### RECORD EXTRACTS
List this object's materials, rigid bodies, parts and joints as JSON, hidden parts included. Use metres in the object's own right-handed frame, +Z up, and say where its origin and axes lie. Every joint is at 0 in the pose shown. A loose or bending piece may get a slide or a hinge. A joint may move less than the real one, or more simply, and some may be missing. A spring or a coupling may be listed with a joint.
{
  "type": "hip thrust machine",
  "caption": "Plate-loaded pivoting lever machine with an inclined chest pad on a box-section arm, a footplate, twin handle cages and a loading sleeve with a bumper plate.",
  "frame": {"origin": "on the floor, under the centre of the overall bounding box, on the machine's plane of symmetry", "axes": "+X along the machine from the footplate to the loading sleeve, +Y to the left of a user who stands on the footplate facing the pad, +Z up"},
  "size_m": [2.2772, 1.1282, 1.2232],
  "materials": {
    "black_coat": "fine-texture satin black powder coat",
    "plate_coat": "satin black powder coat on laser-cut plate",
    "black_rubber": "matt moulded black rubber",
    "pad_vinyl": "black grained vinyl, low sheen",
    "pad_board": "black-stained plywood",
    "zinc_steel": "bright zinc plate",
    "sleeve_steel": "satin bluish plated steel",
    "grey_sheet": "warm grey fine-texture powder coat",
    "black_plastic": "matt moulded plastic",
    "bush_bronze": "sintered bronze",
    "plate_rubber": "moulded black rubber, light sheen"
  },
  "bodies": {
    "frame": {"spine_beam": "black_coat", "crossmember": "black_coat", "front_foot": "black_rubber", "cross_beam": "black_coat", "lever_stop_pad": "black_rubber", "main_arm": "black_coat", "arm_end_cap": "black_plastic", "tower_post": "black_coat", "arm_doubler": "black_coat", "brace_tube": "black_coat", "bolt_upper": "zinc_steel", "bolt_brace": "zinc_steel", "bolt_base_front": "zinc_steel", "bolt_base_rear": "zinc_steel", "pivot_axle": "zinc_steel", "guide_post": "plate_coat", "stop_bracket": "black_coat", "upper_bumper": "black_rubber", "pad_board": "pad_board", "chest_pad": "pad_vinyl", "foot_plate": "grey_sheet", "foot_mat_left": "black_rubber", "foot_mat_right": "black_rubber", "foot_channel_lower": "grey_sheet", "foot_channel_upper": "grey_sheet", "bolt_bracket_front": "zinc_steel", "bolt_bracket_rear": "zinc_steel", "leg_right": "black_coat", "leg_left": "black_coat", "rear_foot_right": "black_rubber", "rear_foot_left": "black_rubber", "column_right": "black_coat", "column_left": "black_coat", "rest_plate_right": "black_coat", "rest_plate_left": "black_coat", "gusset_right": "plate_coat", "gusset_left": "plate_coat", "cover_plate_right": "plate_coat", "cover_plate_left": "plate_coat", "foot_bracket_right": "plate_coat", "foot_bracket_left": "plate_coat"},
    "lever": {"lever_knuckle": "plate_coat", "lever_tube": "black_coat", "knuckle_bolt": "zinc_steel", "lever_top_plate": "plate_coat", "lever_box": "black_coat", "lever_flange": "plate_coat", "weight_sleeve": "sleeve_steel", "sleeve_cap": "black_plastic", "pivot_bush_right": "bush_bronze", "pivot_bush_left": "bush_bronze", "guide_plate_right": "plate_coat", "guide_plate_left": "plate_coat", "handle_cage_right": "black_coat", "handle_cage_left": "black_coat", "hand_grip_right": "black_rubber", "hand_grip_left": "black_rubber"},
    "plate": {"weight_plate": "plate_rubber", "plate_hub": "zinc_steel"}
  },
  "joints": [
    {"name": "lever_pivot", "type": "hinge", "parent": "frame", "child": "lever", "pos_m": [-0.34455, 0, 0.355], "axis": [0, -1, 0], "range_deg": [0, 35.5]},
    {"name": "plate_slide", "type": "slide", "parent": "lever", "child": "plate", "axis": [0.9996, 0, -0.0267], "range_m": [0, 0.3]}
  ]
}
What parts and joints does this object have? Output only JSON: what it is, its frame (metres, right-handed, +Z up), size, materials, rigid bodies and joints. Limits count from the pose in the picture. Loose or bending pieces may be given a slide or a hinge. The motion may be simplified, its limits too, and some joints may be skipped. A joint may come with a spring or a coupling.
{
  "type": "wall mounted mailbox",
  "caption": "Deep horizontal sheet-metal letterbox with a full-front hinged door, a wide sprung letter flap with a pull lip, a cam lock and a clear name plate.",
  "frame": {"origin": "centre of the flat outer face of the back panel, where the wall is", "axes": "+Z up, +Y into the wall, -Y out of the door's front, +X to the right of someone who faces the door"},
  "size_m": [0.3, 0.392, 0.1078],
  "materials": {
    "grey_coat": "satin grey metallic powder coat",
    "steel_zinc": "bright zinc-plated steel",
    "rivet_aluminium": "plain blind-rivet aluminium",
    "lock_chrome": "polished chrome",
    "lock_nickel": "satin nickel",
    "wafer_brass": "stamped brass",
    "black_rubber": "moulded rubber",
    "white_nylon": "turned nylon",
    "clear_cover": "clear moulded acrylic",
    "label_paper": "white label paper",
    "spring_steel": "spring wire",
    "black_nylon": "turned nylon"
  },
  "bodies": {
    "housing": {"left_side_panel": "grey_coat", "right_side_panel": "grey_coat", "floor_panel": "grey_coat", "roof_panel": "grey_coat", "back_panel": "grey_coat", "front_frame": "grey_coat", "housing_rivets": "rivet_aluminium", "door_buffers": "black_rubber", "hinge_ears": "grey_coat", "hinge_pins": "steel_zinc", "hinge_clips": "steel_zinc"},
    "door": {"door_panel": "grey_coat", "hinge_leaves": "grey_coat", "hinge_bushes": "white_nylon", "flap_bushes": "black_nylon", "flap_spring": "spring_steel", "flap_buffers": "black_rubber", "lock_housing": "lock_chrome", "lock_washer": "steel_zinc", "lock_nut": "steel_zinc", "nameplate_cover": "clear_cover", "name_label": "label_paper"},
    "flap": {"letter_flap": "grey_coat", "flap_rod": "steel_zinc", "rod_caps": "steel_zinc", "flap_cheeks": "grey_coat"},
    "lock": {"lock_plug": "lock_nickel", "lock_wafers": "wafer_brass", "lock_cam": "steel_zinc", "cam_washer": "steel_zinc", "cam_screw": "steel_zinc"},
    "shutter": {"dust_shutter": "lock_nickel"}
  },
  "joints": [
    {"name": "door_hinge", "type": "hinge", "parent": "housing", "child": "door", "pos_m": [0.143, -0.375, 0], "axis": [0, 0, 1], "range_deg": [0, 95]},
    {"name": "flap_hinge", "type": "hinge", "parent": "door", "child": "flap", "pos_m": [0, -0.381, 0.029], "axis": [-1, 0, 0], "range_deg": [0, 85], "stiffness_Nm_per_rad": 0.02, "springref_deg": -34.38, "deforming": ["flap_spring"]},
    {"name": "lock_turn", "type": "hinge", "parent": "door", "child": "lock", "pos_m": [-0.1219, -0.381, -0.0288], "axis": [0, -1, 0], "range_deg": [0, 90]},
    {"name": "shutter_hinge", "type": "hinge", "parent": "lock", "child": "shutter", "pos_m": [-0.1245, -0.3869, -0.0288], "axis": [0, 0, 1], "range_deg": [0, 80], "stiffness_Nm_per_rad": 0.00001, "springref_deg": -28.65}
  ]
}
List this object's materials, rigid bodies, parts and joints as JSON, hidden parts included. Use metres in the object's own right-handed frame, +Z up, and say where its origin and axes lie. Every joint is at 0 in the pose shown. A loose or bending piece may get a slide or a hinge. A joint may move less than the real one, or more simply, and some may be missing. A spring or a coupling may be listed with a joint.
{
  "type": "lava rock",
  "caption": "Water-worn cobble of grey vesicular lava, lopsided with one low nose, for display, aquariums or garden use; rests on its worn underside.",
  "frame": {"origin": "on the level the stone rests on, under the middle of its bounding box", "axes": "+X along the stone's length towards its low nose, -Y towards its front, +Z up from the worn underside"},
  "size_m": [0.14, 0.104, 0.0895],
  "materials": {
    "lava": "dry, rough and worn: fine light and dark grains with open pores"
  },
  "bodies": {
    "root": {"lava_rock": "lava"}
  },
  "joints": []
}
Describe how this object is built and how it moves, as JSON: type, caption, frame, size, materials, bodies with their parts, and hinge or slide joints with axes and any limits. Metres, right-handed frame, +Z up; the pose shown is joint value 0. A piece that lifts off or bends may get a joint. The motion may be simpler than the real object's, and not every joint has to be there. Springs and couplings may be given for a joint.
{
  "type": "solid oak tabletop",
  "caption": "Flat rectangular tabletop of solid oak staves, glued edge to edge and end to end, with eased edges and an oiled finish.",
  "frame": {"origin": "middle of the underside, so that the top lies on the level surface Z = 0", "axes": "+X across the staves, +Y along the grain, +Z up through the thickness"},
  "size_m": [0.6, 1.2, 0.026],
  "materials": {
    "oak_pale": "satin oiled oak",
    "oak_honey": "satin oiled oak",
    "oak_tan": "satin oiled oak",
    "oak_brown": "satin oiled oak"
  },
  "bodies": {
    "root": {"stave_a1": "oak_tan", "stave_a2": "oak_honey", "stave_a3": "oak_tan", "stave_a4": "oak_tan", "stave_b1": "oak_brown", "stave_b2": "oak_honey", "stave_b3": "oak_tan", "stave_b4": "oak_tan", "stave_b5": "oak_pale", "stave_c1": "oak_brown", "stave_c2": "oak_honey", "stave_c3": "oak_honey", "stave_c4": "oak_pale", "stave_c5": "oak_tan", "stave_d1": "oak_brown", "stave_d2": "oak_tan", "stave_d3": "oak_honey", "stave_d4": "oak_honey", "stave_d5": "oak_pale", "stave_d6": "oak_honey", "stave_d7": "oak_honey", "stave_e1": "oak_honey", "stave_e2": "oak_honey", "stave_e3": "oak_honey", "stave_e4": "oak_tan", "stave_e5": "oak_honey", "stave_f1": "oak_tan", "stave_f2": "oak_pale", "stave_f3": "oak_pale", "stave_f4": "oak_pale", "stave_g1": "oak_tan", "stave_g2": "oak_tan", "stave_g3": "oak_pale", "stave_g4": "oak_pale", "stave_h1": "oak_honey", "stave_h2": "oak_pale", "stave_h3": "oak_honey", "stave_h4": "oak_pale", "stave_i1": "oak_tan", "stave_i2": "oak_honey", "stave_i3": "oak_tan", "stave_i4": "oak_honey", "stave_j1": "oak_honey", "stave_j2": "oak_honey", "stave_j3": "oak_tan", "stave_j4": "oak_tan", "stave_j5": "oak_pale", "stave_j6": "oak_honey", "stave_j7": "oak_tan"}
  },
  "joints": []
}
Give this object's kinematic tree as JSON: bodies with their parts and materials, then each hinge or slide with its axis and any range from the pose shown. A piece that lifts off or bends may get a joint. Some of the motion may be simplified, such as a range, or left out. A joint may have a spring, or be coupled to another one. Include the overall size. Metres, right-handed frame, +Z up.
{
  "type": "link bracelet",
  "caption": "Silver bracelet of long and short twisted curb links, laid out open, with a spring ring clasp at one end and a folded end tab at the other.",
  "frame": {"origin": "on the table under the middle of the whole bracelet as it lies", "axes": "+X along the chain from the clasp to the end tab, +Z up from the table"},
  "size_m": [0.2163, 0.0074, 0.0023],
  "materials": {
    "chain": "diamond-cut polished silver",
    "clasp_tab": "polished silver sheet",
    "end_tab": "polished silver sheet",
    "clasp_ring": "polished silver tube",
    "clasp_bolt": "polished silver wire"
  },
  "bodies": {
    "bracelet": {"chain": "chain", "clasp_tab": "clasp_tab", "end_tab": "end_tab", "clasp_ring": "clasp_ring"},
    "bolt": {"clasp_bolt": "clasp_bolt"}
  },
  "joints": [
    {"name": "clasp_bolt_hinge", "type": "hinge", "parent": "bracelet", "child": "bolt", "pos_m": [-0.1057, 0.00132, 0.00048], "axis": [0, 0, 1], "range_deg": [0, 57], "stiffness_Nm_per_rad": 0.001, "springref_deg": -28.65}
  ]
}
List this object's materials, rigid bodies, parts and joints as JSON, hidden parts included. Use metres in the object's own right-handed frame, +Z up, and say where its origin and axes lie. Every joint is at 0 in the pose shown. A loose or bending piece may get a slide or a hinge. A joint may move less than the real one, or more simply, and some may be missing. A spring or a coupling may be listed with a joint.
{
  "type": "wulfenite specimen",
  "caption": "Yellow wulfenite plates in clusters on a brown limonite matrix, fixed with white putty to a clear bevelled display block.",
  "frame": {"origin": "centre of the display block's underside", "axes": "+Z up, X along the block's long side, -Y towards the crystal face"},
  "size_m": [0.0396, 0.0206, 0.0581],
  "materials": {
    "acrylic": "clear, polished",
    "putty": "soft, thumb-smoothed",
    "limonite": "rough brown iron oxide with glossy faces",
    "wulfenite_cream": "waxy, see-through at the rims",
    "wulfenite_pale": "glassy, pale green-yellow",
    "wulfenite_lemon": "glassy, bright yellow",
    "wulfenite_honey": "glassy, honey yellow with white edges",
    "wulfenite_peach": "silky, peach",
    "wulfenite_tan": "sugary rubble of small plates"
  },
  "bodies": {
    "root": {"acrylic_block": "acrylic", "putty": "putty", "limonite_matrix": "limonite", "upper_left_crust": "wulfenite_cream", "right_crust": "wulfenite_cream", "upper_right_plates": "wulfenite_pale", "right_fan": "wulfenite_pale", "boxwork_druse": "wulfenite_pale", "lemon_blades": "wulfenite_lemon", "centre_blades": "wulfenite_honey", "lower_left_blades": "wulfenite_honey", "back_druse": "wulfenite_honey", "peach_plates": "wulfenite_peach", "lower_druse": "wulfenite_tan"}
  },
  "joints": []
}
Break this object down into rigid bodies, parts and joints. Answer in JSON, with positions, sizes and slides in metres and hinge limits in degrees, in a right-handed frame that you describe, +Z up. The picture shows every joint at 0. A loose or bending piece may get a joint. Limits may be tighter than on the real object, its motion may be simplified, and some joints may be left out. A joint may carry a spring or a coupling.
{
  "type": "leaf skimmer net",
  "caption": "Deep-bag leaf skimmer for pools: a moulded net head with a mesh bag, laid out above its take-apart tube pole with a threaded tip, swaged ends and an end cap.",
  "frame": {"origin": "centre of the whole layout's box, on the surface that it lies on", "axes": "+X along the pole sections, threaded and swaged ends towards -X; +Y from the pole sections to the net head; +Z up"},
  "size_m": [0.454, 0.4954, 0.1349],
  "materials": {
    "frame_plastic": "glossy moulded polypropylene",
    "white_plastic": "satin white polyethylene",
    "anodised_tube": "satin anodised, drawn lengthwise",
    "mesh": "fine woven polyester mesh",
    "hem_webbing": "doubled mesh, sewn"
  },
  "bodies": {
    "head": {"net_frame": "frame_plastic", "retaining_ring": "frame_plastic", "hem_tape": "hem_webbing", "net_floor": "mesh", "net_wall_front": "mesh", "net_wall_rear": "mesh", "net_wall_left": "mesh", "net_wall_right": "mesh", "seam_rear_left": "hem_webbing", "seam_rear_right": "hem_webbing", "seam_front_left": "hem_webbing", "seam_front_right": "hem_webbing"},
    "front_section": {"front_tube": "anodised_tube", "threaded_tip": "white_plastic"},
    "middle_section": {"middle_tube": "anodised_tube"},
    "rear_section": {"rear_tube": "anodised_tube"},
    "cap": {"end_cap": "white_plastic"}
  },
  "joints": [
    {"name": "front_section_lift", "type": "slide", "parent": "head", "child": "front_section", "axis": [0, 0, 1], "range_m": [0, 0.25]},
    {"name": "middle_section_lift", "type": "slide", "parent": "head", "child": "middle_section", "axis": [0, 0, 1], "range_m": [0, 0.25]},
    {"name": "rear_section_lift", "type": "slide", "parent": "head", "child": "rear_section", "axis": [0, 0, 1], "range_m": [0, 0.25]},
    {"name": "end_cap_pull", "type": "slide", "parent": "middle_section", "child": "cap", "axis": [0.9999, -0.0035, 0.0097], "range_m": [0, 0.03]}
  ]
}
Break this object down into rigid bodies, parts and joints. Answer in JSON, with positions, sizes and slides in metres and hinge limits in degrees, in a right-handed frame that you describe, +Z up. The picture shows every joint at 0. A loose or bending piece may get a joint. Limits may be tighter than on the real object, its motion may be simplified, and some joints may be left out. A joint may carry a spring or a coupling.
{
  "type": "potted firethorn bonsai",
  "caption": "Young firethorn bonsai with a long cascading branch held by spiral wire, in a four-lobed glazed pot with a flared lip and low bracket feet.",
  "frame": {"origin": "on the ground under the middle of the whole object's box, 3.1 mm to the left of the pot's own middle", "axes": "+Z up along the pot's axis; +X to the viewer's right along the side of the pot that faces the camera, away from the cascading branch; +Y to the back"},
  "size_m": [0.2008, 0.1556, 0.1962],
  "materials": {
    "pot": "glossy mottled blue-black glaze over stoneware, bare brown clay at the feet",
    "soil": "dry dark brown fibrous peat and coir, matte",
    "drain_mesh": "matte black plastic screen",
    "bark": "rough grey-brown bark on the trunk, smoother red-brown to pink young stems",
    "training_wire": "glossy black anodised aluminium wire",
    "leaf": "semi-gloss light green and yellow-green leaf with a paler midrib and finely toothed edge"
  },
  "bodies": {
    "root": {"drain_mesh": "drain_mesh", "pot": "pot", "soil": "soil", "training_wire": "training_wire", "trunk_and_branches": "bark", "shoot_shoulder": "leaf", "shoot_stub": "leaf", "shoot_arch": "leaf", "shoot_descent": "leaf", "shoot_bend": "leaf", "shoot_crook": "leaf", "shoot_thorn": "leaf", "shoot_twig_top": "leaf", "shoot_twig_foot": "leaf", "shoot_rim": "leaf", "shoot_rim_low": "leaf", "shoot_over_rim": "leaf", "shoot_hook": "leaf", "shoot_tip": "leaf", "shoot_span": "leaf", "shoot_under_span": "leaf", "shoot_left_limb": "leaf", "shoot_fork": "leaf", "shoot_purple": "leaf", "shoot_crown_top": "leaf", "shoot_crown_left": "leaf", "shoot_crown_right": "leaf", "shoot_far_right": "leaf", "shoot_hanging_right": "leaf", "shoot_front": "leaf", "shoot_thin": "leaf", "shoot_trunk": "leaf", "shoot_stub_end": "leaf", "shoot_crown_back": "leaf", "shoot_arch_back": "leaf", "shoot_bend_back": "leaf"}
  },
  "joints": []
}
######
GOAL OF THE EXERCISE:
Look through the lines above and collect those with the word "lifts".

SOLUTION TO THE EXERCISE:
Describe how this object is built and how it moves, as JSON: type, caption, frame, size, materials, bodies with their parts, and hinge or slide joints with axes and any limits. Metres, right-handed frame, +Z up; the pose shown is joint value 0. A piece that lifts off or bends may get a joint. The motion may be simpler than the real object's, and not every joint has to be there. Springs and couplings may be given for a joint.
Give this object's kinematic tree as JSON: bodies with their parts and materials, then each hinge or slide with its axis and any range from the pose shown. A piece that lifts off or bends may get a joint. Some of the motion may be simplified, such as a range, or left out. A joint may have a spring, or be coupled to another one. Include the overall size. Metres, right-handed frame, +Z up.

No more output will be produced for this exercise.